As I was getting sicker with Lyme (and didn't know it was Lyme) I knew I was not handling stress well.  I tried to avoid stressful situations but found that very hard.  Old habits die hard too.  So, I kept feeling more depleted and finding that I handled less and less situations with calm and confidence, like I once felt I could.  Now I realize my efforts to avoid stress were feeble at best.  Falling into the stress trap is often the easy way because it is how we live these days.  It is what we know best.

In recovery, I am able to really feel what each little thing does to me.  An unpleasant email,  discontented phone messages, lack of assistance, life challenges, they all play a small but significant role in increasing your stress level and depleting your resources.  I can see how ready one small negative message can set back my recovery days.  I see how it instantly depletes energy, how it affects my heart rate, my oxygen intake and how long it takes to return.  It's not worth it.  Stress does far more damage than we realize.  It's always working away at depleting and tearing down our system.  You can't see it, you may not feel it, but it's doing much more damage than we realize.  You can't let it.

Here are some things that are impossible if you deal with significant or chronic stress:
- long lasting weight loss
- good vitamin and mineral absorption
- healing of any kind
- maintain an immune system to support you
- maintain or build energy
- maintain or build mental health
- slow down the aging process
- ability to manage real stress well

What if we managed the little stresses so that our body could thrive?  What if we constantly worked on habits that kept stress under control so that when we really had stress we could cope?  What if we learned to do daily practices that boosted our system, not depleted.
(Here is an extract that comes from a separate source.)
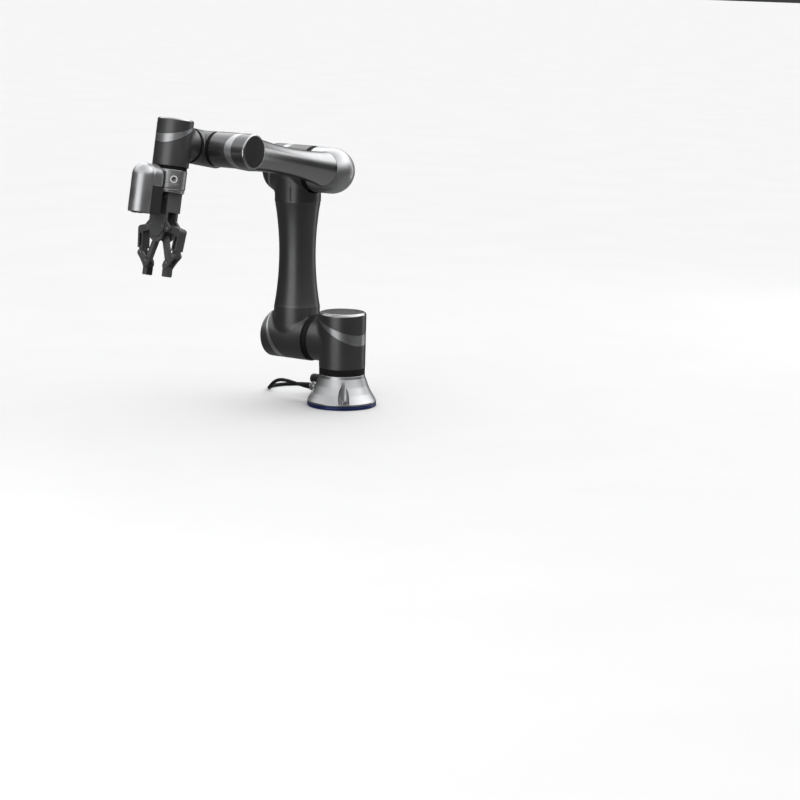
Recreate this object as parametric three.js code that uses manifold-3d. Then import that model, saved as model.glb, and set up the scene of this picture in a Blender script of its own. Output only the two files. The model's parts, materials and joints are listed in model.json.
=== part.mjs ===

Think about all the time in your day you deal with stress, even the smallest stresses.  Do you do the same amount of work to decrease your stress?  Yes, it does take that to much effort to counteract our stress.  So you certainly don't want to create it where it isn't.  You certainly don't want to make your body think it needs to deal with stress when it doesn't.  But even better than that you want to treat yourself with genuine empathy, be kind, supportive and help it rebuild, so that you can always deal.  Living with even a mild undertone of constant stress is no way to live.  Its worth your efforts to turn that around.  You deserve that.